> Stated goal: Give every line of the material again, exactly as written.

> Dataset excerpt:
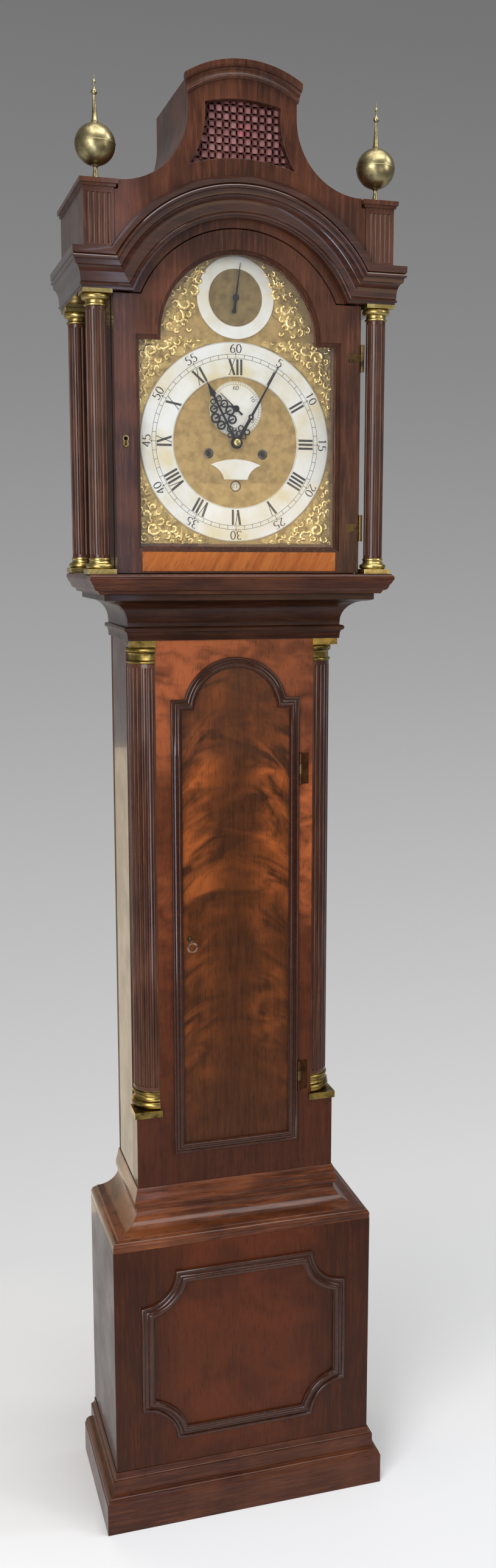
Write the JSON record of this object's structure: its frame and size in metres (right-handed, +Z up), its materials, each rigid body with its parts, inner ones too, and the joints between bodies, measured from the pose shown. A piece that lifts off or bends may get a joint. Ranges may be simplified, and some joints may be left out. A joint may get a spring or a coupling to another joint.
{
  "type": "longcase clock",
  "caption": "Tall wooden longcase clock with an arched pediment hood on columns, a glazed hood door over a brass dial, an arched trunk door and a panelled base.",
  "frame": {"origin": "middle of the footprint on the floor", "axes": "+Z up; -Y out of the dial, +Y towards the wall; +X to the right as seen from the front"},
  "size_m": [0.4976, 0.235, 2.2531],
  "materials": {
    "mahogany": "french-polished, dark red-brown",
    "figured_mahogany": "french-polished flame figure",
    "brass": "lacquered",
    "dull_brass": "dulled with age",
    "silvered_brass": "silvered and waxed",
    "blued_steel": "blued",
    "glass": "clear sheet",
    "silk": "plain woven",
    "gut": "twisted gut"
  },
  "bodies": {
    "case": {"plinth": "mahogany", "base_boards": "mahogany", "base_panel_moulding": "mahogany", "waist_moulding": "mahogany", "backboard": "mahogany", "trunk_sides": "mahogany", "trunk_front_frame": "figured_mahogany", "trunk_columns": "mahogany", "trunk_column_brasses": "brass", "throat_moulding": "mahogany", "seatboard": "mahogany", "trunk_hinges": "dull_brass", "dial_plate": "brass", "chapter_ring": "silvered_brass", "dial_centre_plates": "silvered_brass", "strike_silent_ring": "silvered_brass", "spandrels": "brass", "movement_frame": "brass", "bell": "brass", "going_line": "gut", "strike_line": "gut", "gut_tails": "gut"},
    "trunk_door": {"trunk_door": "figured_mahogany", "trunk_door_moulding": "mahogany", "trunk_door_fittings": "dull_brass"},
    "trunk_door_key": {"trunk_door_key": "blued_steel"},
    "hood": {"hood_base_frame": "mahogany", "hood_sides": "mahogany", "hood_mask": "mahogany", "hood_columns": "mahogany", "hood_column_brasses": "brass", "hood_cornice": "mahogany", "pediment": "mahogany", "hood_roof": "mahogany", "fret_panel": "mahogany", "fret_silk": "silk", "finial_pedestals": "mahogany", "finials": "dull_brass", "hood_hinges": "dull_brass"},
    "hood_door": {"hood_door": "mahogany", "hood_door_glass": "glass", "hood_door_fittings": "dull_brass"},
    "minute": {"minute_hand": "blued_steel", "centre_arbor": "brass"},
    "hour": {"hour_hand": "blued_steel", "hour_wheel": "brass"},
    "minute_wheel": {"minute_wheel": "brass"},
    "third": {"third_arbor": "brass"},
    "escape": {"escape_arbor": "brass", "seconds_hand": "blued_steel"},
    "going_barrel": {"going_barrel": "brass"},
    "calendar": {"calendar_ring": "silvered_brass"},
    "pendulum": {"pendulum": "blued_steel"},
    "pallets": {"pallet_arbor": "blued_steel"},
    "strike_barrel": {"strike_barrel": "brass"},
    "pin_wheel": {"pin_wheel": "brass"},
    "hammer": {"hammer": "blued_steel"},
    "strike_silent_hand": {"strike_silent_hand": "blued_steel"},
    "going_weight": {"going_weight": "brass"},
    "strike_weight": {"strike_weight": "brass"}
  },
  "joints": [
    {"name": "trunk_door_hinge", "type": "hinge", "parent": "case", "child": "trunk_door", "pos_m": [0.1055, -0.0515, 0.97], "axis": [0, 0, 1], "range_deg": [0, 110]},
    {"name": "trunk_door_key_turn", "type": "hinge", "parent": "trunk_door", "child": "trunk_door_key", "pos_m": [-0.0765, -0.0685, 0.966], "axis": [0, 1, 0], "range_deg": [0, 90]},
    {"name": "hood_slide", "type": "slide", "parent": "case", "child": "hood", "axis": [0, -1, 0], "range_m": [0, 0.3]},
    {"name": "hood_door_hinge", "type": "hinge", "parent": "hood", "child": "hood_door", "pos_m": [0.1895, -0.082, 1.73], "axis": [0, 0, 1], "range_deg": [0, 95]},
    {"name": "minute_spin", "type": "hinge", "parent": "case", "child": "minute", "pos_m": [0, 0, 1.731], "axis": [0, 1, 0], "continuous": true},
    {"name": "hour_spin", "type": "hinge", "parent": "case", "child": "hour", "pos_m": [0, 0, 1.731], "axis": [0, 1, 0], "continuous": true},
    {"name": "minute_wheel_spin", "type": "hinge", "parent": "case", "child": "minute_wheel", "pos_m": [0, 0, 1.7058], "axis": [0, 1, 0], "continuous": true},
    {"name": "third_spin", "type": "hinge", "parent": "case", "child": "third", "pos_m": [-0.00601, 0, 1.75753], "axis": [0, 1, 0], "continuous": true},
    {"name": "escape_spin", "type": "hinge", "parent": "case", "child": "escape", "pos_m": [0, 0, 1.7807], "axis": [0, 1, 0], "continuous": true},
    {"name": "going_barrel_spin", "type": "hinge", "parent": "case", "child": "going_barrel", "pos_m": [0.042, 0, 1.715], "axis": [0, 1, 0], "continuous": true},
    {"name": "calendar_spin", "type": "hinge", "parent": "case", "child": "calendar", "pos_m": [0, 0, 1.731], "axis": [0, 1, 0], "continuous": true},
    {"name": "pendulum_swing", "type": "hinge", "parent": "case", "child": "pendulum", "pos_m": [0, 0, 1.80898], "axis": [0, 1, 0], "range_deg": [-3, 3]},
    {"name": "pallet_rock", "type": "hinge", "parent": "case", "child": "pallets", "pos_m": [0, 0, 1.80898], "axis": [0, 1, 0], "range_deg": [-3, 3]},
    {"name": "strike_barrel_spin", "type": "hinge", "parent": "case", "child": "strike_barrel", "pos_m": [-0.042, 0, 1.715], "axis": [0, 1, 0], "continuous": true},
    {"name": "pin_wheel_spin", "type": "hinge", "parent": "case", "child": "pin_wheel", "pos_m": [-0.042, 0, 1.75502], "axis": [0, 1, 0], "continuous": true},
    {"name": "hammer_lift", "type": "hinge", "parent": "case", "child": "hammer", "pos_m": [-0.052, 0, 1.817], "axis": [0, 1, 0], "range_deg": [-20, 0], "stiffness_Nm_per_rad": 0.02, "springref_deg": 20.05},
    {"name": "strike_silent_turn", "type": "hinge", "parent": "case", "child": "strike_silent_hand", "pos_m": [0, 0, 1.94], "axis": [0, 1, 0], "range_deg": [-8, 164]},
    {"name": "going_weight_fall", "type": "slide", "parent": "case", "child": "going_weight", "axis": [0, 0, -1], "range_m": [0, 1.05], "deforming": ["going_line"]},
    {"name": "strike_weight_fall", "type": "slide", "parent": "case", "child": "strike_weight", "axis": [0, 0, -1], "range_m": [0, 1.05], "deforming": ["strike_line"]}
  ],
  "couplings": [
    {"joint": "hour_spin", "follows": "minute_spin", "ratio": 0.083333},
    {"joint": "minute_wheel_spin", "follows": "minute_spin", "ratio": -1},
    {"joint": "third_spin", "follows": "minute_spin", "ratio": -7.5},
    {"joint": "escape_spin", "follows": "minute_spin", "ratio": 60},
    {"joint": "going_barrel_spin", "follows": "minute_spin", "ratio": -0.083333},
    {"joint": "calendar_spin", "follows": "minute_spin", "ratio": 0.0013441},
    {"joint": "pallet_rock", "follows": "pendulum_swing", "ratio": 1},
    {"joint": "pin_wheel_spin", "follows": "strike_barrel_spin", "ratio": -10.5}
  ]
}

> Response to this exercise:
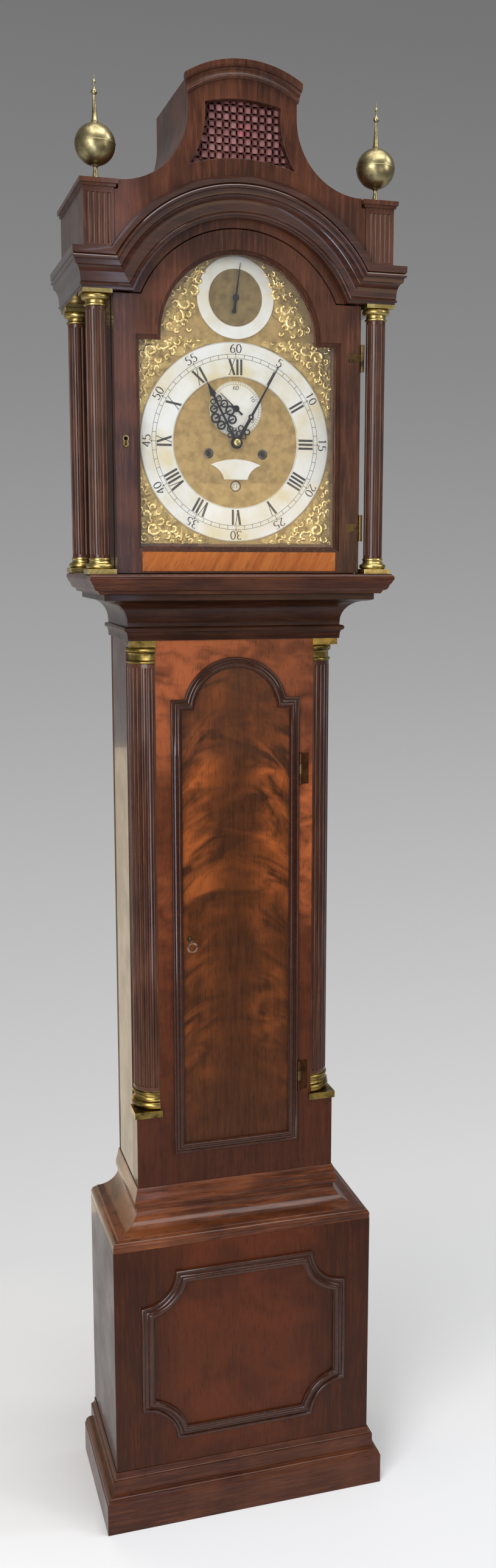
Write the JSON record of this object's structure: its frame and size in metres (right-handed, +Z up), its materials, each rigid body with its parts, inner ones too, and the joints between bodies, measured from the pose shown. A piece that lifts off or bends may get a joint. Ranges may be simplified, and some joints may be left out. A joint may get a spring or a coupling to another joint.
{
  "type": "longcase clock",
  "caption": "Tall wooden longcase clock with an arched pediment hood on columns, a glazed hood door over a brass dial, an arched trunk door and a panelled base.",
  "frame": {"origin": "middle of the footprint on the floor", "axes": "+Z up; -Y out of the dial, +Y towards the wall; +X to the right as seen from the front"},
  "size_m": [0.4976, 0.235, 2.2531],
  "materials": {
    "mahogany": "french-polished, dark red-brown",
    "figured_mahogany": "french-polished flame figure",
    "brass": "lacquered",
    "dull_brass": "dulled with age",
    "silvered_brass": "silvered and waxed",
    "blued_steel": "blued",
    "glass": "clear sheet",
    "silk": "plain woven",
    "gut": "twisted gut"
  },
  "bodies": {
    "case": {"plinth": "mahogany", "base_boards": "mahogany", "base_panel_moulding": "mahogany", "waist_moulding": "mahogany", "backboard": "mahogany", "trunk_sides": "mahogany", "trunk_front_frame": "figured_mahogany", "trunk_columns": "mahogany", "trunk_column_brasses": "brass", "throat_moulding": "mahogany", "seatboard": "mahogany", "trunk_hinges": "dull_brass", "dial_plate": "brass", "chapter_ring": "silvered_brass", "dial_centre_plates": "silvered_brass", "strike_silent_ring": "silvered_brass", "spandrels": "brass", "movement_frame": "brass", "bell": "brass", "going_line": "gut", "strike_line": "gut", "gut_tails": "gut"},
    "trunk_door": {"trunk_door": "figured_mahogany", "trunk_door_moulding": "mahogany", "trunk_door_fittings": "dull_brass"},
    "trunk_door_key": {"trunk_door_key": "blued_steel"},
    "hood": {"hood_base_frame": "mahogany", "hood_sides": "mahogany", "hood_mask": "mahogany", "hood_columns": "mahogany", "hood_column_brasses": "brass", "hood_cornice": "mahogany", "pediment": "mahogany", "hood_roof": "mahogany", "fret_panel": "mahogany", "fret_silk": "silk", "finial_pedestals": "mahogany", "finials": "dull_brass", "hood_hinges": "dull_brass"},
    "hood_door": {"hood_door": "mahogany", "hood_door_glass": "glass", "hood_door_fittings": "dull_brass"},
    "minute": {"minute_hand": "blued_steel", "centre_arbor": "brass"},
    "hour": {"hour_hand": "blued_steel", "hour_wheel": "brass"},
    "minute_wheel": {"minute_wheel": "brass"},
    "third": {"third_arbor": "brass"},
    "escape": {"escape_arbor": "brass", "seconds_hand": "blued_steel"},
    "going_barrel": {"going_barrel": "brass"},
    "calendar": {"calendar_ring": "silvered_brass"},
    "pendulum": {"pendulum": "blued_steel"},
    "pallets": {"pallet_arbor": "blued_steel"},
    "strike_barrel": {"strike_barrel": "brass"},
    "pin_wheel": {"pin_wheel": "brass"},
    "hammer": {"hammer": "blued_steel"},
    "strike_silent_hand": {"strike_silent_hand": "blued_steel"},
    "going_weight": {"going_weight": "brass"},
    "strike_weight": {"strike_weight": "brass"}
  },
  "joints": [
    {"name": "trunk_door_hinge", "type": "hinge", "parent": "case", "child": "trunk_door", "pos_m": [0.1055, -0.0515, 0.97], "axis": [0, 0, 1], "range_deg": [0, 110]},
    {"name": "trunk_door_key_turn", "type": "hinge", "parent": "trunk_door", "child": "trunk_door_key", "pos_m": [-0.0765, -0.0685, 0.966], "axis": [0, 1, 0], "range_deg": [0, 90]},
    {"name": "hood_slide", "type": "slide", "parent": "case", "child": "hood", "axis": [0, -1, 0], "range_m": [0, 0.3]},
    {"name": "hood_door_hinge", "type": "hinge", "parent": "hood", "child": "hood_door", "pos_m": [0.1895, -0.082, 1.73], "axis": [0, 0, 1], "range_deg": [0, 95]},
    {"name": "minute_spin", "type": "hinge", "parent": "case", "child": "minute", "pos_m": [0, 0, 1.731], "axis": [0, 1, 0], "continuous": true},
    {"name": "hour_spin", "type": "hinge", "parent": "case", "child": "hour", "pos_m": [0, 0, 1.731], "axis": [0, 1, 0], "continuous": true},
    {"name": "minute_wheel_spin", "type": "hinge", "parent": "case", "child": "minute_wheel", "pos_m": [0, 0, 1.7058], "axis": [0, 1, 0], "continuous": true},
    {"name": "third_spin", "type": "hinge", "parent": "case", "child": "third", "pos_m": [-0.00601, 0, 1.75753], "axis": [0, 1, 0], "continuous": true},
    {"name": "escape_spin", "type": "hinge", "parent": "case", "child": "escape", "pos_m": [0, 0, 1.7807], "axis": [0, 1, 0], "continuous": true},
    {"name": "going_barrel_spin", "type": "hinge", "parent": "case", "child": "going_barrel", "pos_m": [0.042, 0, 1.715], "axis": [0, 1, 0], "continuous": true},
    {"name": "calendar_spin", "type": "hinge", "parent": "case", "child": "calendar", "pos_m": [0, 0, 1.731], "axis": [0, 1, 0], "continuous": true},
    {"name": "pendulum_swing", "type": "hinge", "parent": "case", "child": "pendulum", "pos_m": [0, 0, 1.80898], "axis": [0, 1, 0], "range_deg": [-3, 3]},
    {"name": "pallet_rock", "type": "hinge", "parent": "case", "child": "pallets", "pos_m": [0, 0, 1.80898], "axis": [0, 1, 0], "range_deg": [-3, 3]},
    {"name": "strike_barrel_spin", "type": "hinge", "parent": "case", "child": "strike_barrel", "pos_m": [-0.042, 0, 1.715], "axis": [0, 1, 0], "continuous": true},
    {"name": "pin_wheel_spin", "type": "hinge", "parent": "case", "child": "pin_wheel", "pos_m": [-0.042, 0, 1.75502], "axis": [0, 1, 0], "continuous": true},
    {"name": "hammer_lift", "type": "hinge", "parent": "case", "child": "hammer", "pos_m": [-0.052, 0, 1.817], "axis": [0, 1, 0], "range_deg": [-20, 0], "stiffness_Nm_per_rad": 0.02, "springref_deg": 20.05},
    {"name": "strike_silent_turn", "type": "hinge", "parent": "case", "child": "strike_silent_hand", "pos_m": [0, 0, 1.94], "axis": [0, 1, 0], "range_deg": [-8, 164]},
    {"name": "going_weight_fall", "type": "slide", "parent": "case", "child": "going_weight", "axis": [0, 0, -1], "range_m": [0, 1.05], "deforming": ["going_line"]},
    {"name": "strike_weight_fall", "type": "slide", "parent": "case", "child": "strike_weight", "axis": [0, 0, -1], "range_m": [0, 1.05], "deforming": ["strike_line"]}
  ],
  "couplings": [
    {"joint": "hour_spin", "follows": "minute_spin", "ratio": 0.083333},
    {"joint": "minute_wheel_spin", "follows": "minute_spin", "ratio": -1},
    {"joint": "third_spin", "follows": "minute_spin", "ratio": -7.5},
    {"joint": "escape_spin", "follows": "minute_spin", "ratio": 60},
    {"joint": "going_barrel_spin", "follows": "minute_spin", "ratio": -0.083333},
    {"joint": "calendar_spin", "follows": "minute_spin", "ratio": 0.0013441},
    {"joint": "pallet_rock", "follows": "pendulum_swing", "ratio": 1},
    {"joint": "pin_wheel_spin", "follows": "strike_barrel_spin", "ratio": -10.5}
  ]
}